Training-while-drilling approach to inclination prediction in directional drilling utilizing recurrent neural networks

Abstract

Machine Learning adoption within drilling is often impaired by the necessity to train the model on data collected from wells analogous in lithology and equipment used to the well where the model is meant to be deployed. Lithology information is not always well documented and fast-paced development of drilling equipment complicates the challenge even further, as a model would likely become obsolete and inaccurate when new technologies are deployed. To bypass this problem a training-while-drilling method utilizing neural networks that are capable of modelling dynamic behaviour is proposed. It is a continuous learning approach where a data-driven model is developed while the well is being drilled, on data that is received as a continuous stream of information coming from various sensors.

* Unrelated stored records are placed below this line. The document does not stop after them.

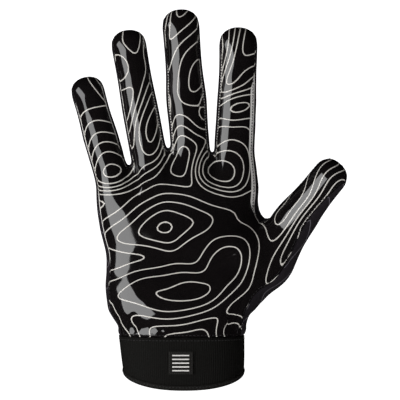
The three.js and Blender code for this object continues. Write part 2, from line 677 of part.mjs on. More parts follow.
// The height of the hem's lower edge: an even curve across the palm side, and level round the back.
const hemHeight = (angle) => HEM_DIP * ease(Math.abs(angle) / HEM_RISE_ANGLE);

// A ring of the cuff between two heights, from a profile of outward offsets and shares of its height.
function cuffRing(bottomOf, topOf, profile) {
  const positions = [];
  const triangles = [];
  for (let c = 0; c < CUFF_COLUMNS; c++) {
    const angle = -180 + (360 * c) / CUFF_COLUMNS;
    for (const [out, up] of profile) {
      const z = lerp(bottomOf(angle), topOf(angle), up);
      const at = cuffPoint(angle, clamp(z / CUFF_HEIGHT, 0, 1), z, out);
      positions.push(at.x, at.y, at.z);
    }
  }
  const n = profile.length;
  for (let c = 0; c < CUFF_COLUMNS; c++) {
    const next = (c + 1) % CUFF_COLUMNS;
    for (let i = 0; i < n; i++) {
      const j = (i + 1) % n;
      triangles.push(c * n + i, next * n + i, next * n + j, c * n + i, next * n + j, c * n + j);
    }
  }
  return closedMesh(positions, triangles);
}

const upTheWall = steps(CUFF_ROWS).map((i) => [0, i / CUFF_ROWS]);
const upTheBinding = BINDING_SECTIONS.map((row) => [BINDING_LIP - row.drawn_in * BINDING_HEIGHT, row.at]);
// The inner side of a ring's wall mirrors its outer side.
const ringProfile = (outerSide) => [
  ...outerSide,
  ...[...outerSide].reverse().map(([out, up]) => [-CUFF_WALL - out, up]),
];
const bindingTop = (angle) => hemHeight(angle) + BINDING_HEIGHT;

// The label lies on the cuff's palm side and follows its curve.
function labelGeometry() {
  const columns = LABEL_COLUMNS;
  const rows = LABEL_ROWS;
  const bottom = CUFF_TOP - LABEL_FROM_TOP - LABEL_HEIGHT;
  const positions = [];
  const triangles = [];
  for (const side of [0, 1]) {
    for (const r of steps(rows)) {
      for (const c of steps(columns)) {
        const x = LABEL_SIDE_SHIFT + LABEL_WIDTH * (c / columns - 0.5);
        const z = bottom + (LABEL_HEIGHT * r) / rows;
        const corner = onCuffFront(x, z, SEAM_GAP + side * LABEL_THICKNESS);
        positions.push(corner.x, corner.y, corner.z);
      }
    }
  }
  const id = (side, r, c) => side * (rows + 1) * (columns + 1) + r * (columns + 1) + c;
  const quad = (a, b, c, d) => triangles.push(a, b, c, a, c, d);
  for (let r = 0; r < rows; r++) {
    for (let c = 0; c < columns; c++) {
      quad(id(1, r, c), id(1, r, c + 1), id(1, r + 1, c + 1), id(1, r + 1, c));
      quad(id(0, r, c), id(0, r + 1, c), id(0, r + 1, c + 1), id(0, r, c + 1));
    }
    quad(id(0, r, 0), id(1, r, 0), id(1, r + 1, 0), id(0, r + 1, 0));
    quad(id(1, r, columns), id(0, r, columns), id(0, r + 1, columns), id(1, r + 1, columns));
  }
  for (let c = 0; c < columns; c++) {
    quad(id(1, 0, c), id(0, 0, c), id(0, 0, c + 1), id(1, 0, c + 1));
    quad(id(0, rows, c), id(1, rows, c), id(1, rows, c + 1), id(0, rows, c + 1));
  }
  return closedMesh(positions, triangles);
}

// The point of the cuff's palm side above a given x, found by halving the angle.
function onCuffFront(x, z, out) {
  let low = -90;
  let high = 90;
  const share = clamp(z / CUFF_HEIGHT, 0, 1);
  for (let i = 0; i < HALVINGS; i++) {
    const middle = (low + high) / 2;
    if (cuffPoint(middle, share, z, out).x < x) low = middle;
    else high = middle;
  }
  return cuffPoint(low, share, z, out);
}

const FINISHES = {
  grip: { color: 0x0b0a0b, roughness: 0.18, metalness: 0 },
  knit: { color: 0x141217, roughness: 0.8, metalness: 0 },
  elastic: { color: 0x12110e, roughness: 0.9, metalness: 0 },
  binding: { color: 0x1a1816, roughness: 0.85, metalness: 0 },
  label: { color: 0x1c1e21, roughness: 0.5, metalness: 0 },
};

const glove = new THREE.Group();
function addPiece(name, geometry, finish) {
  const mesh = new THREE.Mesh(geometry, new THREE.MeshStandardMaterial(FINISHES[finish]));
  mesh.name = name;
  glove.add(mesh);
}

for (const [name, rings] of Object.entries(faces)) {
  const isPalm = name === "palm_panel";
  addPiece(name, skinPiece(rings, isPalm ? PALM_WALL : BACK_WALL), isPalm ? "grip" : "knit");
}
const bandBottom = (angle) => bindingTop(angle) + SEAM_GAP;
const bandTop = () => CUFF_TOP;
addPiece("cuff_band", cuffRing(bandBottom, bandTop, ringProfile(upTheWall)), "elastic");
addPiece("hem_binding", cuffRing(hemHeight, bindingTop, ringProfile(upTheBinding)), "binding");
addPiece("cuff_label", labelGeometry(), "label");

export default glove;
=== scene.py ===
"""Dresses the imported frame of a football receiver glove: printed palm, knit back, elastic cuff and seams.

Each cut piece of the frame is copied, merged, subdivided into a smooth skin and given its cloth or film, and
the seams, stitches and the studio are added. Lengths in the tables are millimetres, as on the cutting plan,
and every finished object is in metres in the frame's own place.
"""

import math

import bmesh
import bpy
import numpy as np
from mathutils import Matrix, Vector
from mathutils.bvhtree import BVHTree


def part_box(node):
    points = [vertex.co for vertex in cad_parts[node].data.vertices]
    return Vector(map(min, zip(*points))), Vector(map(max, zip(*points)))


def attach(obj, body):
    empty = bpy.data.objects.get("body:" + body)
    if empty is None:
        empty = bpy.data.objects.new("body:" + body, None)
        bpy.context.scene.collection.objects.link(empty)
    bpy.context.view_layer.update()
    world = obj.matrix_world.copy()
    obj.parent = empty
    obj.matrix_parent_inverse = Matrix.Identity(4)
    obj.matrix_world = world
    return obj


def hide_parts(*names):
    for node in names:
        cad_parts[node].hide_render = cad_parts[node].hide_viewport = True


bl_info = {
    "name": "Receiver glove",
    "version": (1, 0, 0),
    "blender": (4, 5, 0),
    "location": "3D View > Sidebar > Glove",
    "description": "Skins, seams, prints and studio for a football receiver glove",
    "category": "Object",
}

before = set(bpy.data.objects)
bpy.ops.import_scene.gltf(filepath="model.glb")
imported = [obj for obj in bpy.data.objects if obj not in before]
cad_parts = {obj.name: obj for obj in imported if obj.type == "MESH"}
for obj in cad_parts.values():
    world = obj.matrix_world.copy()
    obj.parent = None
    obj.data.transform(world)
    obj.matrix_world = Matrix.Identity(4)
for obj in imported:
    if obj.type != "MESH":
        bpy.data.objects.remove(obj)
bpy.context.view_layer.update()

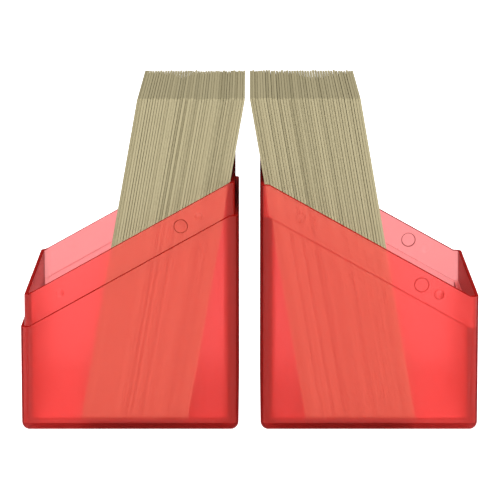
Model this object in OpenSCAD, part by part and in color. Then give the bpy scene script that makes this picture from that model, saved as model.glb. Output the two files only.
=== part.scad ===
// Two-part frosted card box, opened into two slanted trays that each hold a deck of sleeved cards.
// The base tray stands at -X and the lid, upside down as a second tray, at +X.
// Origin: on the table, midway between the two trays. +X runs along the row, +Y to the back, +Z up.

/* [Box] */
// Length of each tray along the row
tray_l = 61.6; // [55:0.1:70]
// Depth of each tray, front to back
tray_d = 77; // [73:0.5:85]
// Height of the closed box
closed_h = 100.6; // [99:0.1:110]
// Height of the base's outer rim at its low end
base_low_h = 30; // [26:0.1:34]
// Height of the base's outer rim at its tall end
base_tall_h = 61.75; // [56:0.05:64]
// Length of the level stretch of the rim at each end
rim_level = 2.4; // [2.3:0.1:5]
// Radius of the upright corners and of the bottom edges
corner_r = 2.2; // [1.6:0.1:2.3]
// Gap between the two trays on the table
tray_gap = 6.3; // [4:0.1:12]

/* [Walls] */
// Thickness of the full wall
wall = 2.2; // [2:0.1:3]
// Thickness of the floor
floor_t = 2; // [1.5:0.1:3]
// How far the lip's outer face stands in from the outer wall
lip_inset = 1.05; // [1:0.05:1.3]
// How far the lip stands above the base's outer rim
lip_h = 9.2; // [7:0.1:10]
// Gap between the lip and the lid's pocket, on each side
lip_gap = 0.1; // [0.05:0.05:0.2]

/* [Snaps] */
// Radius of each domed snap bump on the lip
bump_r = 1.25; // [0.8:0.05:1.3]
// How far a bump stands out of the lip
bump_rise = 0.35; // [0.2:0.05:0.4]
// Distance from the tray's end to a bump
bump_from_end = 11.2; // [8:0.1:12]
// Radius of the round locating pad on the lip
pad_r = 2; // [1.5:0.05:2.5]
// How far the pad stands out of the lip
pad_rise = 0.15; // [0.1:0.05:0.2]
// Distance from the tray's tall end to the pad
pad_from_end = 16.2; // [15:0.1:20]

/* [Cards] */
// Width of a sleeved card
card_w = 68.5; // [60:0.5:68.5]
// Height of a sleeved card
card_h = 93.9; // [88:0.1:94]
// Thickness of a double-sleeved card
card_t = 0.735; // [0.6:0.005:0.75]
// Air between neighbouring cards of the base's deck
air_a = 0.012; // [0.01:0.001:0.04]
// Air between neighbouring cards of the lid's deck
air_b = 0.034; // [0.01:0.001:0.04]
// Distance from the base's tall end to the foot of its deck
foot_a = 14.6; // [10:0.1:15]
// Distance from the lid's tall end to the foot of its deck
foot_b = 12.95; // [10:0.05:15]

/* [Hidden] */
$fn = 64;
lid_low_h = closed_h - base_tall_h;
lid_tall_h = closed_h - base_low_h;
pocket_inset = lip_inset - lip_gap;
pocket_depth = lip_h + 0.2;
pocket_r = 1;
cavity_r = 2;
cut = 1;
dimple_extra_r = 0.2;
dimple_depth = bump_rise;
recess_extra_r = 0.15;
recess_depth = pad_rise + 0.1;
pairs_per_deck = 20;
cards_per_pair = 2;
card_count = pairs_per_deck * cards_per_pair;
card_clear = 0.05;
trim_seed_a = 11;
trim_seed_b = 23;
slip_seed_a = 37;
slip_seed_b = 53;
card_trim = 0.35;
card_slip = 0.3;

// A card leans from its foot on the floor to the top inner edge of the tall wall.
lean_a = atan((foot_a - wall) / (base_tall_h + lip_h - floor_t));
lean_b = atan((foot_b - pocket_inset) / (lid_tall_h - floor_t));

// Each card's own height and sideways slip, so that the deck's edges are a little uneven.
trims_a = rands(0, card_trim, card_count, trim_seed_a);
trims_b = rands(0, card_trim, card_count, trim_seed_b);
slips_a = rands(-card_slip, card_slip, card_count, slip_seed_a);
slips_b = rands(-card_slip, card_slip, card_count, slip_seed_b);

function two_digits(i) = i < 10 ? str("0", i) : str(i);
function pair_name(deck, i) = str("cards_", deck, "_", two_digits(i));

// Height of a slanted rim at distance x from the low end.
function rim_height(x, low_h, tall_h) =
    low_h + (tall_h - low_h) * min(1, max(0, (x - rim_level) / (tray_l - 2 * rim_level)));

// A tray is drawn with its low end at x = 0 and its tall end at x = tray_l, centred on y = 0.
// This is a block with rounded upright corners and rounded bottom edges, inset from the outer wall.
module rounded_block(inset, bottom, top, r) {
    x0 = inset + r;
    x1 = tray_l - inset - r;
    y1 = tray_d / 2 - inset - r;
    z0 = bottom + r;
    translate([x0, -y1, bottom]) cube([x1 - x0, 2 * y1, top - bottom]);
    translate([x0 - r, -y1, z0]) cube([x1 - x0 + 2 * r, 2 * y1, top - z0]);
    translate([x0, -y1 - r, z0]) cube([x1 - x0, 2 * y1 + 2 * r, top - z0]);
    for (x = [x0, x1], y = [-y1, y1]) {
        translate([x, y, z0]) cylinder(r = r, h = top - z0);
        translate([x, y, z0]) sphere(r = r);
    }
    for (x = [x0, x1]) {
        translate([x, y1, z0]) rotate([90, 0, 0]) cylinder(r = r, h = 2 * y1);
    }
    for (y = [-y1, y1]) {
        translate([x0, y, z0]) rotate([0, 90, 0]) cylinder(r = r, h = x1 - x0);
    }
}

// Everything below the slanted rim line.
module below_rim(low_h, tall_h) {
    outline = [
        [-cut, -cut],
        [tray_l + cut, -cut],
        [tray_l + cut, tall_h],
        [tray_l - rim_level, tall_h],
        [rim_level, low_h],
        [-cut, low_h]
    ];
    translate([0, tray_d / 2 + cut, 0])
        rotate([90, 0, 0])
            linear_extrude(tray_d + 2 * cut) polygon(outline);
}

// A solid tray body under a slanted rim, inset from the outer wall.
module slanted_block(inset, low_h, tall_h) {
    intersection() {
        rounded_block(inset, 0, tall_h + cut, corner_r - min(inset, pocket_r));
        below_rim(low_h, tall_h);
    }
}

// The space for the cards, open at the top.
module cavity(top) {
    rounded_block(wall, floor_t, top, cavity_r);
}

// A shallow dome that stands out of a wide wall, centred at [x, face, z] and facing +Y.
module snap_dome(x, face, z, r, rise) {
    dome_r = (r * r + rise * rise) / (2 * rise);
    intersection() {
        translate([x, face + rise - dome_r, z]) sphere(r = dome_r);
        translate([x - r, face - rise, z - r]) cube([2 * r, 2 * rise + cut, 2 * r]);
    }
}

// A flat round pad that stands out of a wide wall, centred at [x, face, z] and facing +Y.
module round_pad(x, face, z, r, rise) {
    translate([x, face + rise, z]) rotate([90, 0, 0]) cylinder(r = r, h = 2 * rise);
}

module on_both_wide_walls() {
    children();
    mirror([0, 1, 0]) children();
}

// The base in its own tray frame: outer shell, inner lip, bumps and pads, hollowed out.
module base_tray() {
    lip_face = tray_d / 2 - lip_inset;
    difference() {
        union() {
            slanted_block(0, base_low_h, base_tall_h);
            slanted_block(lip_inset, base_low_h + lip_h, base_tall_h + lip_h);
            on_both_wide_walls() {
                for (x = [bump_from_end, tray_l - bump_from_end]) {
                    z = rim_height(x, base_low_h, base_tall_h) + lip_h / 2;
                    snap_dome(x, lip_face, z, bump_r, bump_rise);
                }
                pad_x = tray_l - pad_from_end;
                pad_z = rim_height(pad_x, base_low_h, base_tall_h) + lip_h / 2;
                round_pad(pad_x, lip_face, pad_z, pad_r, pad_rise);
            }
        }
        cavity(base_tall_h + lip_h + 2 * cut);
    }
}

// The pocket under the lid's rim that the base's lip slides into.
module lip_pocket() {
    difference() {
        rounded_block(pocket_inset, floor_t, lid_tall_h + 2 * cut, pocket_r);
        below_rim(lid_low_h - pocket_depth, lid_tall_h - pocket_depth);
    }
}

// The lid in its own tray frame: outer shell, pocket, dimples and pad recesses, hollowed out.
module lid_tray() {
    pocket_face = tray_d / 2 - pocket_inset;
    difference() {
        slanted_block(0, lid_low_h, lid_tall_h);
        cavity(lid_tall_h + 2 * cut);
        lip_pocket();
        on_both_wide_walls() {
            for (x = [bump_from_end, tray_l - bump_from_end]) {
                z = rim_height(x, lid_low_h, lid_tall_h) - lip_h / 2;
                snap_dome(x, pocket_face, z, bump_r + dimple_extra_r, dimple_depth);
            }
            recess_z = rim_height(pad_from_end, lid_low_h, lid_tall_h) - lip_h / 2;
            round_pad(pad_from_end, pocket_face, recess_z, pad_r + recess_extra_r, recess_depth);
        }
    }
}

// Places a base-side shape: low end at the far left, tall end beside the middle of the row.
module on_base_side() {
    translate([-tray_gap / 2 - tray_l, 0, 0]) children();
}

// Places a lid-side shape: mirrored, so that its tall end is beside the middle of the row.
module on_lid_side() {
    mirror([1, 0, 0]) on_base_side() children();
}

// Two neighbouring cards of a deck that leans on the tall wall; card 0 touches the wall.
module leaning_pair(i, foot, lean, air, trims, slips) {
    pitch = (card_t + air) / cos(lean);
    for (k = [cards_per_pair * (i - 1) : cards_per_pair * i - 1]) {
        translate([tray_l - foot - card_clear - k * pitch, slips[k], floor_t + card_clear])
            rotate([0, lean, 0])
                translate([-card_t, -card_w / 2, 0])
                    cube([card_t, card_w, card_h - trims[k]]);
    }
}

module base_shell() {
    color([0.85, 0.1, 0.12, 0.6])
        on_base_side() base_tray();
}

module lid_shell() {
    color([0.85, 0.1, 0.12, 0.6])
        on_lid_side() lid_tray();
}

module deck_a_pair(i) {
    color([0.78, 0.72, 0.58])
        on_base_side() leaning_pair(i, foot_a, lean_a, air_a, trims_a, slips_a);
}

module deck_b_pair(i) {
    color([0.78, 0.72, 0.58])
        on_lid_side() leaning_pair(i, foot_b, lean_b, air_b, trims_b, slips_b);
}

base_shell();
lid_shell();
for (i = [1 : pairs_per_deck]) {
    deck_a_pair(i);
    deck_b_pair(i);
}
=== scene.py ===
"""Looks of the two-part frosted card box and its two leaning decks of sleeved cards.

Everything is in metres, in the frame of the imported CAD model. Each tray is built in its own
tray frame, with its low end at x = 0 and its tall end at x = TRAY_L, and is then put in place.
"""
import math
import random

import bmesh
import bpy
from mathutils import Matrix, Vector


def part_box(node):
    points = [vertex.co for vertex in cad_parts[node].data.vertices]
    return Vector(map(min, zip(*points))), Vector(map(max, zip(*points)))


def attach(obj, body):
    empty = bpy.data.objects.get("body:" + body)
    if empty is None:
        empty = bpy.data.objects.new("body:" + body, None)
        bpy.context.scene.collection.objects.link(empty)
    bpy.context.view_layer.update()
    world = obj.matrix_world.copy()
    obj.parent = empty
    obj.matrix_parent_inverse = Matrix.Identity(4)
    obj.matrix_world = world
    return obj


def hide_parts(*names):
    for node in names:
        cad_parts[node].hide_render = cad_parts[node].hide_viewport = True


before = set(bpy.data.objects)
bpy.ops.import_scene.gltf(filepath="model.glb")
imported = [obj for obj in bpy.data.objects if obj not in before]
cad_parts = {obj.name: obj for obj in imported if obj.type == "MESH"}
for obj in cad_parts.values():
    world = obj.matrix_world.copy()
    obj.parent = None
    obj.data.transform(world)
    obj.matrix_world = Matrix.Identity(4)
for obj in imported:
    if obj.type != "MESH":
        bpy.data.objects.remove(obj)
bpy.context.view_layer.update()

MM = 0.001

# ---------------------------------------------------------------- sizes

BASE_LO, BASE_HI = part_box("base_shell")
LID_LO, LID_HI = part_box("lid_shell")
TRAY_L = BASE_HI.x - BASE_LO.x
TRAY_D = BASE_HI.y - BASE_LO.y
LIP_H = 9.2 * MM
BASE_LOW_H = 30 * MM
BASE_TALL_H = BASE_HI.z - LIP_H
LID_TALL_H = LID_HI.z
CLOSED_H = BASE_LOW_H + LID_TALL_H
LID_LOW_H = CLOSED_H - BASE_TALL_H
RIM_LEVEL = 2.4 * MM
CORNER_R = 2.2 * MM
WALL = 2.2 * MM
FLOOR_T = 2 * MM
CAVITY_R = 2 * MM
POCKET_R = 1 * MM
LIP_INSET = 1.05 * MM
LIP_R = 1.2 * MM
POCKET_INSET = 0.95 * MM
POCKET_DEPTH = LIP_H + 0.2 * MM

# Roundings of the rims, of the lip's top and of the ledges.
RIM_EDGE = 0.25 * MM
LIP_EDGE = 0.3 * MM
FILLET = 0.2 * MM

# Snap bumps and the round pad on the lip, and their dimples and recess in the lid's pocket.
BUMP_FROM_END = 11.2 * MM
BUMP_R = 1.25 * MM
BUMP_RISE = 0.35 * MM
DIMPLE_R = 1.45 * MM
PAD_FROM_END = 16.2 * MM
PAD_R = 2 * MM
PAD_RISE = 0.15 * MM
RECESS_R = 2.15 * MM
RECESS_DEPTH = 0.25 * MM
# MARK_EDGE and MARK_RING also give the widths of the painted shade rings round the pads and recesses, and
# DIMPLE_RING that of the painted shade ring round each dimple on the lid's front wall.
MARK_EDGE = 0.2 * MM
MARK_RING = 0.3 * MM
DIMPLE_RING = 0.25 * MM

CORNER_STEPS = 8
ARC_STEPS = 5
SIDE_STEPS = 5
DOME_STEPS = 5
DOME_TOP_DEG = 6
MARK_STEPS = 40


# ---------------------------------------------------------------- mesh helpers

MERGE = 1e-6
SHARP_DEG = 50


def arc(start_deg, end_deg, steps):
    """Angles in radians from start to end, both ends included."""
    return [math.radians(start_deg + (end_deg - start_deg) * i / steps) for i in range(steps + 1)]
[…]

The novelty in presented approach is the use of Recurrent Neural Network elements to capture the dynamic behaviour present in data. Such model takes into account not only values of the adjacent data, but also patterns existing in the data series. Moreover, results are presented with a focus on the continuous learning aspect of the method, which was sparsely researched to date. A case study is presented where inclination data is predicted ahead of the inclination sensor in a directional drilling scenario. Our model architecture starts to provide accurate results after only 180 m of training data. Method, architecture, results, and benchmarking against classical approach are discussed; full dataset with complete source code is shared on GitHub.